Loop executed for 576 times
Gosa : 6.561172e-04
MFLOPS measured : 256527.218479 cpu : 2.487292
Score based on Pentium III 600MHz using Fortran 77: 3128.380713
Unified memoryを使用した場合に約10%程度性能が向上しているように見えますが、非Unified memory版でいうところのcopyin, copyout
の時間がすべて省略されているためです。姫野ベンチマークは、最初に関数jacobi
を3反復だけ実行したあとに再度jacobi
を呼び出し実際のベンチマークを取ります。このとき、明示的にメモリコピーを指定している非Unified memory版はどちらの呼び出しでもcopyin
(CPUメモリからGPUメモリへのコピー)操作がすべて実行されますが、Unified memory版はデータの書き換えがCPUで発生しないRead-only変数はcopyin
が発生せず、また更新したデータをCPUで参照しないためcopyout
も発生しません。
意図的にCPU-GPU間のデータ転送を発生させるように、Unified memory版のコードを以下の通り変更します。関数jacobi
の呼び出し前にCPU側で書き込みを行い、jacobi
の末尾でCPU側でGPU側で書き換えた変数p
を読み取り、それぞれcopyin, copyout
の処理を発生させています。
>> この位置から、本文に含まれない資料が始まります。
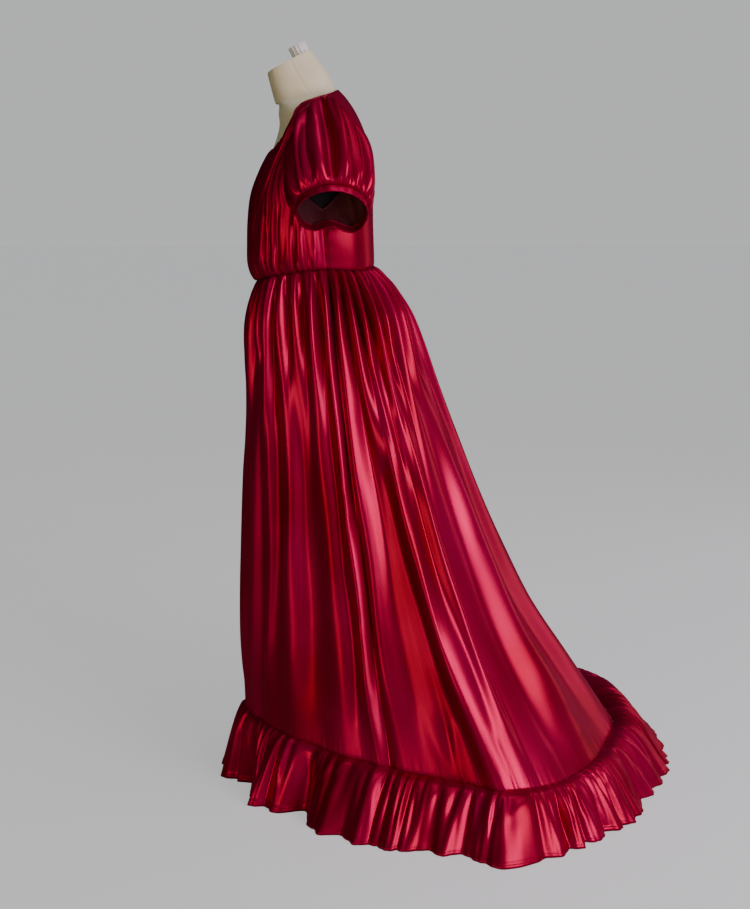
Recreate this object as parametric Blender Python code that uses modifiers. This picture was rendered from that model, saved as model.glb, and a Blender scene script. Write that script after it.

これを実行すると、非Unified memory版と同等性能になっていると思います。
int
main(int argc, char *argv[])
{
...
cpu0= second();
gosa= jacobi(nn,&a,&b,&c,&p,&bnd,&wrk1,&wrk2);
cpu1= second();
cpu = cpu1 - cpu0;
...
printf(" Wait for a while\n\n");
/* set memcpy: CPU to GPU */
mat_set_init(&p);
mat_set(&bnd,0,1.0);
mat_set(&wrk1,0,0.0);
mat_set(&wrk2,0,0.0);
mat_set(&a,0,1.0);
mat_set(&a,1,1.0);
mat_set(&a,2,1.0);
mat_set(&a,3,1.0/6.0);
mat_set(&b,0,0.0);
mat_set(&b,1,0.0);
mat_set(&b,2,0.0);
mat_set(&c,0,1.0);
mat_set(&c,1,1.0);
mat_set(&c,2,1.0);
/* set memcpy: CPU to GPU */
cpu0 = second();
gosa = jacobi(nn,&a,&b,&c,&p,&bnd,&wrk1,&wrk2);
cpu1 = second();
cpu = cpu1 - cpu0;
...
return (0);
}
float
jacobi(int nn, Matrix* a,Matrix* b,Matrix* c,
Matrix* p,Matrix* bnd,Matrix* wrk1,Matrix* wrk2)
{
...
/* implicit memcpy: GPU to CPU */
ss = 0.0f;
for(i=0 ; i<=imax ; i++)
for(j=0 ; j<=jmax ; j++)
for(k=0 ; k<=kmax ; k++)
ss += MR(p,0,i,j,k);
printf("sum(p): %f\n", ss);
return(gosa);
}
最後にMatrix
構造体変数もヒープ領域に確保していた場合、Unified memoryは正しく動くのかを確認しました。すべてヒープ領域に確保することで、#pragma acc data
ディレクティブも削除することが可能です。コードはBitbucketにあるので、興味があればご確認下さい。このような複雑なデータ構造を持つ場合でも対応できるので、すでに開発したCPUコードの構造を変えにくいという場合もUnified memoryは役立つかもしれません。
5. おわりに
データ転送を省力化するための仕組みとしてUnified memoryを紹介し、またポインタを扱うコードでの最適化・並列化の問題にもふれました。Unified memoryは仕組み上ヒープ領域に確保されたデータしか管理できず、データハンドリングを難しくしてしまう可能性はありますが、必要になるまでデータ転送が行われないので開発の初期段階ではデータ管理の煩わしさをなくして開発に集中できるという利点は非常に大きいと思われます。是非利用をご検討ください。